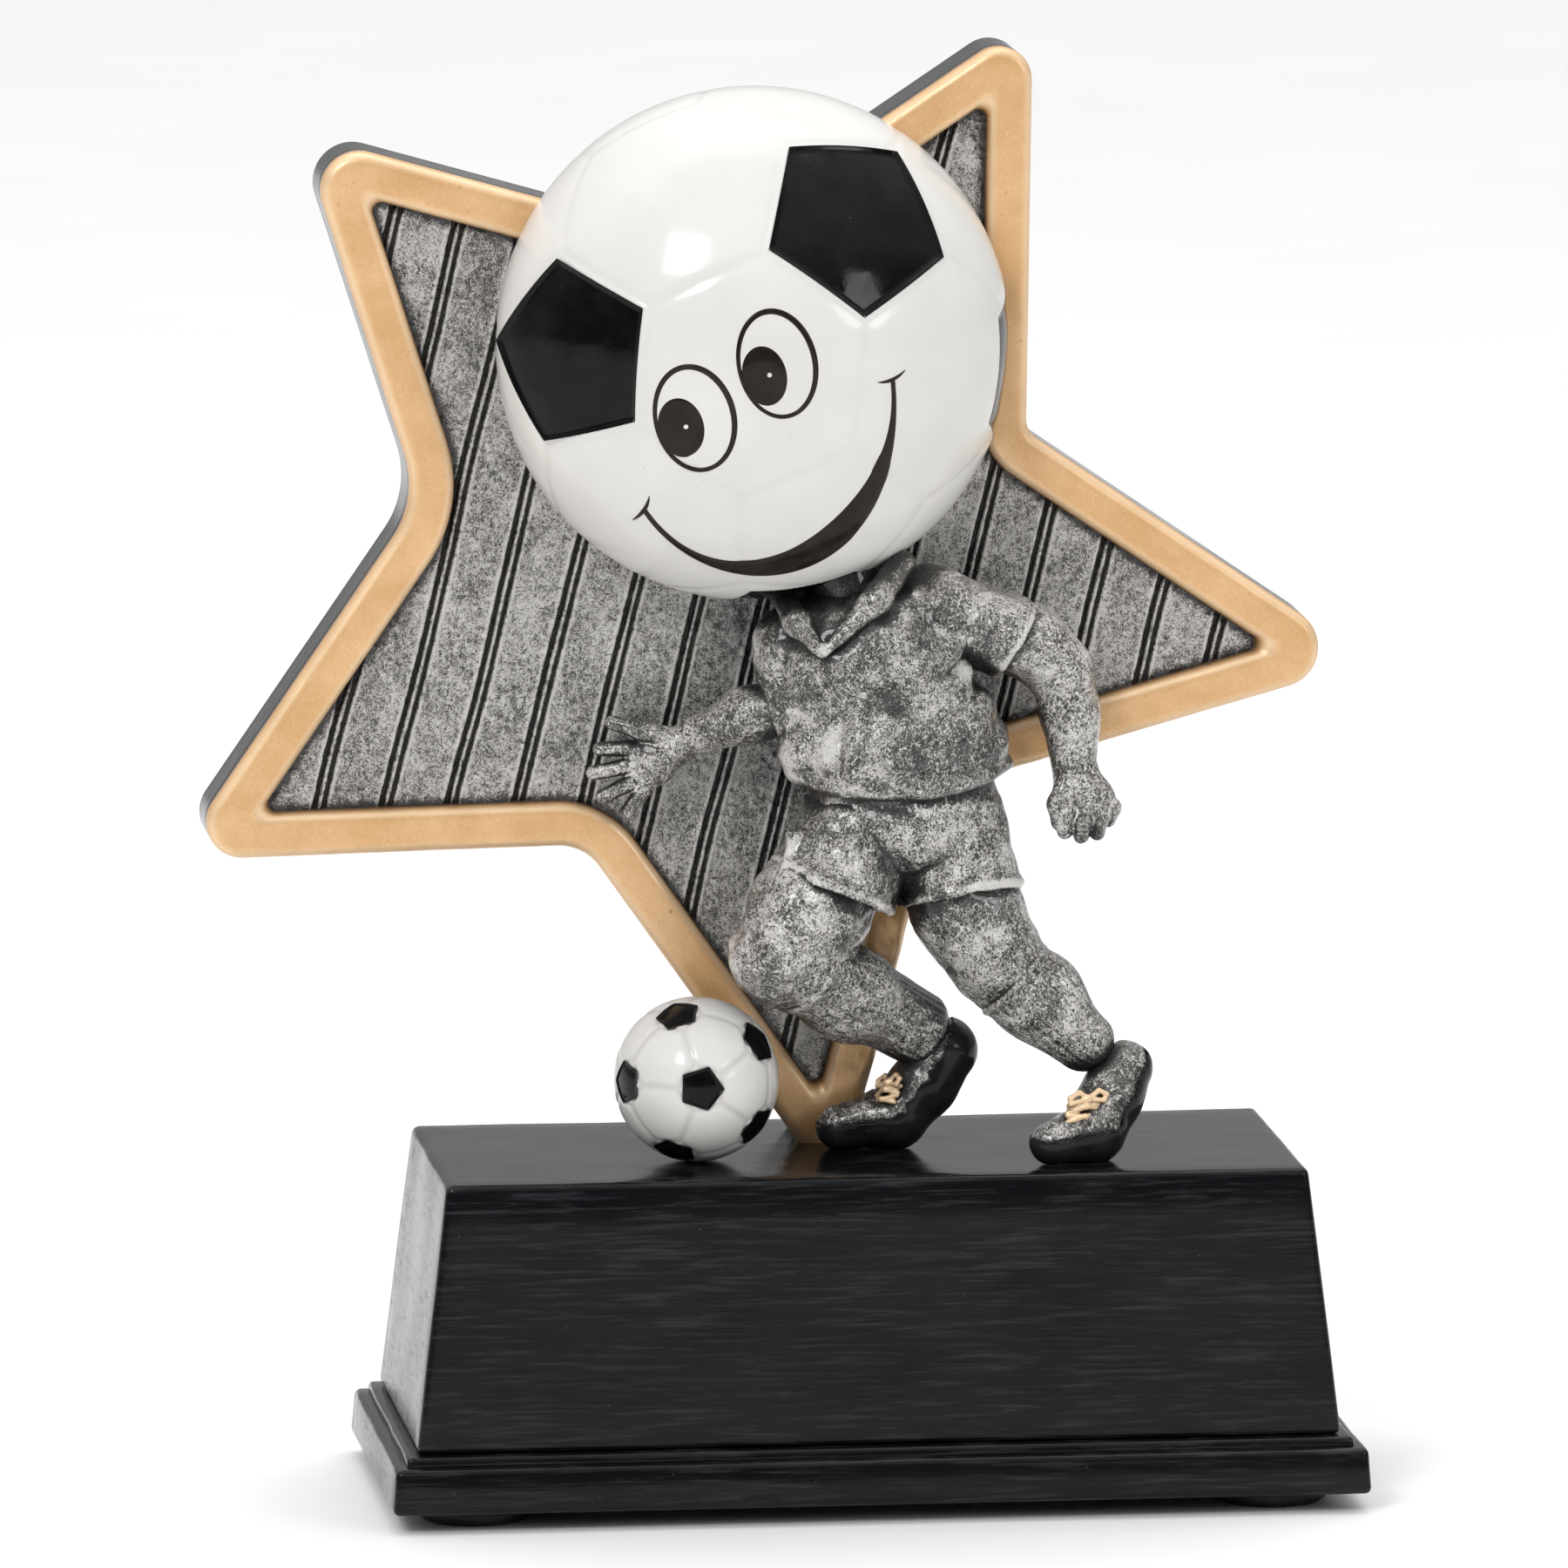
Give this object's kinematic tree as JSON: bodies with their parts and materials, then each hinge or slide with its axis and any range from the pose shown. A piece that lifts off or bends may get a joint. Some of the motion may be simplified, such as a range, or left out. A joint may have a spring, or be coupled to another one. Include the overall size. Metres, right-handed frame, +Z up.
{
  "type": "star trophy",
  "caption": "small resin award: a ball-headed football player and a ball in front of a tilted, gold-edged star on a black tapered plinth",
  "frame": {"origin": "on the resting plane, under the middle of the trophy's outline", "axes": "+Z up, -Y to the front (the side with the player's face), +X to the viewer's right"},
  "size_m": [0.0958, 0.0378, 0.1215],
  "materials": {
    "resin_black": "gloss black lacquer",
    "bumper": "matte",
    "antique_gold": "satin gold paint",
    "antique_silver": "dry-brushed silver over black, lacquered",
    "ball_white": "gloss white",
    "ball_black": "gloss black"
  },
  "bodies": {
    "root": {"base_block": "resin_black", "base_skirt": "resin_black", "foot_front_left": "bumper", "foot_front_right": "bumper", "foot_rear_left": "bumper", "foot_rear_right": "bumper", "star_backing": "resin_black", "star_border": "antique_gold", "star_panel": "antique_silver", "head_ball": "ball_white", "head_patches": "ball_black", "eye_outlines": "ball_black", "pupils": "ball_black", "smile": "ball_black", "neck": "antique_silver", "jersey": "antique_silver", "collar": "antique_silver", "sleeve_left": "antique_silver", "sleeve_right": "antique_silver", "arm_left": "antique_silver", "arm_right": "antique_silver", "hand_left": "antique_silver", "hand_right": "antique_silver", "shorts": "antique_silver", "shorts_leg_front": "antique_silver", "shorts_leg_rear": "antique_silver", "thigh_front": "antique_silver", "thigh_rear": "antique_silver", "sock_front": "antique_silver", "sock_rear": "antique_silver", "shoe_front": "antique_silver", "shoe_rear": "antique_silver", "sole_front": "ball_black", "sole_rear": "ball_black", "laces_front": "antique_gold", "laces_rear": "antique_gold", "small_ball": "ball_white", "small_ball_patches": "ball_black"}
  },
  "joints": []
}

- - - - - - -

AIM: Find every line above that contains the word "frame", and return each one.

ANSWER TO THE PROBLEM:
Give this object's kinematic tree as JSON: bodies with their parts and materials, then each hinge or slide with its axis and any range from the pose shown. A piece that lifts off or bends may get a joint. Some of the motion may be simplified, such as a range, or left out. A joint may have a spring, or be coupled to another one. Include the overall size. Metres, right-handed frame, +Z up.
  "frame": {"origin": "on the resting plane, under the middle of the trophy's outline", "axes": "+Z up, -Y to the front (the side with the player's face), +X to the viewer's right"},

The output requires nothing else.